# Duck Huntng Training



## jnessy07 (Sep 15, 2014)

I have a three year old black lab. Comes from an awesome blood line of waterfowl hunters. Because of his pedigree in duck hunting I have taken up duck hunting. He is great in water and loves it, my only issue is if he sees water he has to be in it.

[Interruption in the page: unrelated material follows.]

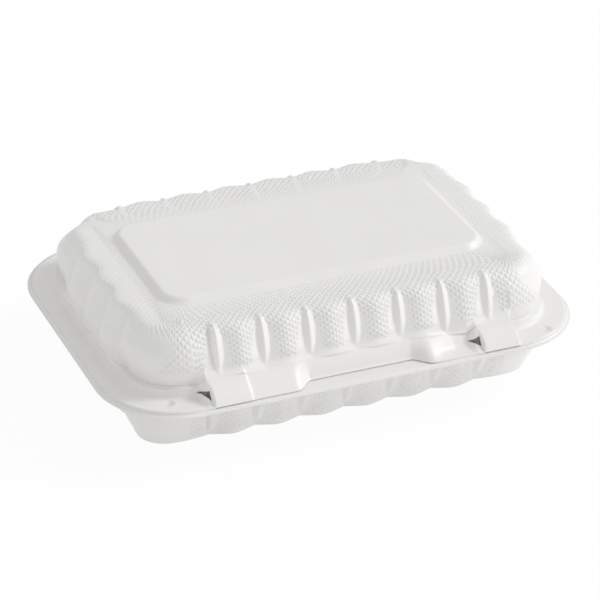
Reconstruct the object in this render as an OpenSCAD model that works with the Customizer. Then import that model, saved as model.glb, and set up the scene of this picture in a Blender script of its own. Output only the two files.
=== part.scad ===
// Hinged takeaway box, one thermoformed sheet: a base tray with three compartments
// and a domed lid that turns on a crease along the back edge.
// Millimetres, +Z up, front towards -Y, foot on Z = 0. The box is drawn closed.

/* [Sheet] */
// thickness of the sheet
wall = 0.8; // [0.6:0.05:1.2]

/* [Plan] */
// length of the straight part of each long side
core_x = 154; // [120:1:200]
// length of the straight part of each short side
core_y = 88.7; // [70:0.1:140]
// reach of the base's lip beyond the straight parts, its corner radius too
lip_r = 37.5; // [30:0.5:48]
// reach of the lid's flange
flange_r = 36.1; // [30:0.1:46]
// where the flange meets the raised ledge
ledge_r = 27; // [25:0.1:34]

/* [Heights] */
// top of the base's flange above the foot
base_h = 29.5; // [22:0.5:40]
// air between the two flanges
seat_gap = 0.3; // [0.2:0.05:0.6]
// lid's rim above the top of its own flange
lid_h = 28.1; // [20:0.1:40]
// panel above the rim
panel_rise = 2.9; // [1:0.1:5]

/* [Pads] */
// pads bulge out this far between their valleys
pad_out = 3.2; // [1.5:0.1:4.5]
// last valley of a long side to the end of its straight part
pad_end_x = 11.75; // [9:0.05:14]
// the same on a short side
pad_end_y = 13.15; // [10:0.05:16]
// bulge of the corner pads
corner_out = 2.4; // [0.5:0.1:4]
// how far the ledge is drawn in at the corners
corner_in = 2.2; // [0:0.1:4]
// how much rounder the dome's back corners are at the rim
back_round = 4.2; // [0:0.1:6]
// the same at its front corners
front_round = 0.6; // [0:0.1:3]
// how far the dome's end walls stand out
end_out = 1.2; // [0:0.1:3]
// how far the base's end walls stand out at the foot
base_end_out = 2.7; // [0:0.1:4]
// how far the base's long walls stand in
base_long_in = 1.2; // [0:0.1:3]
// lean of the lid's walls, outwards per height
lid_lean = 0.394; // [0.2:0.01:0.6]
// lean of the base's walls
base_lean = 0.29; // [0.15:0.01:0.5]
// reach of the lid's wall at the rim
shoulder_r = 16.3; // [12:0.1:20]

/* [Ribs] */
// half width of the sharp rib that stands in each valley of the lid
rib_w = 2.4; // [1.2:0.1:3.2]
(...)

Any tips or tricks to get him to sit and stay until I need him to retrieve?


----------



## izzydog (Jan 18, 2008)

Sit, stay, come! A dog has to know these first and obey them at all times before heading for the marsh.


----------



## Fowlmouth (Oct 4, 2008)

^^^^^^This^^^^^^^
It sounds like basic obedience training was never completed. This would be the first step. It doesn't matter how great those bloodlines are if a dog doesn't know what to do, and when to do it.


----------



## jnessy07 (Sep 15, 2014)

Fowlmouth & izzydog thank you for the advice


----------



## Gumbo (Sep 22, 2007)

Yup, obedience. And the ability to enforce it without yelling or even saying a word.


----------



## Utmuddguy (Aug 25, 2013)

My dog doesn't know the word "stay" sit means stay until I release him


----------



## Greenhead_Slayer (Oct 16, 2007)

Go buy Chris Akin Duck Dog Basics DVD. It was a stellar resource for me and helped a lot.

http://www.gundogsupply.com/duck-do...AzDWZWJ4esguYaIDbzTSxMufy81pym3ozlhoCi_Dw_wcB


----------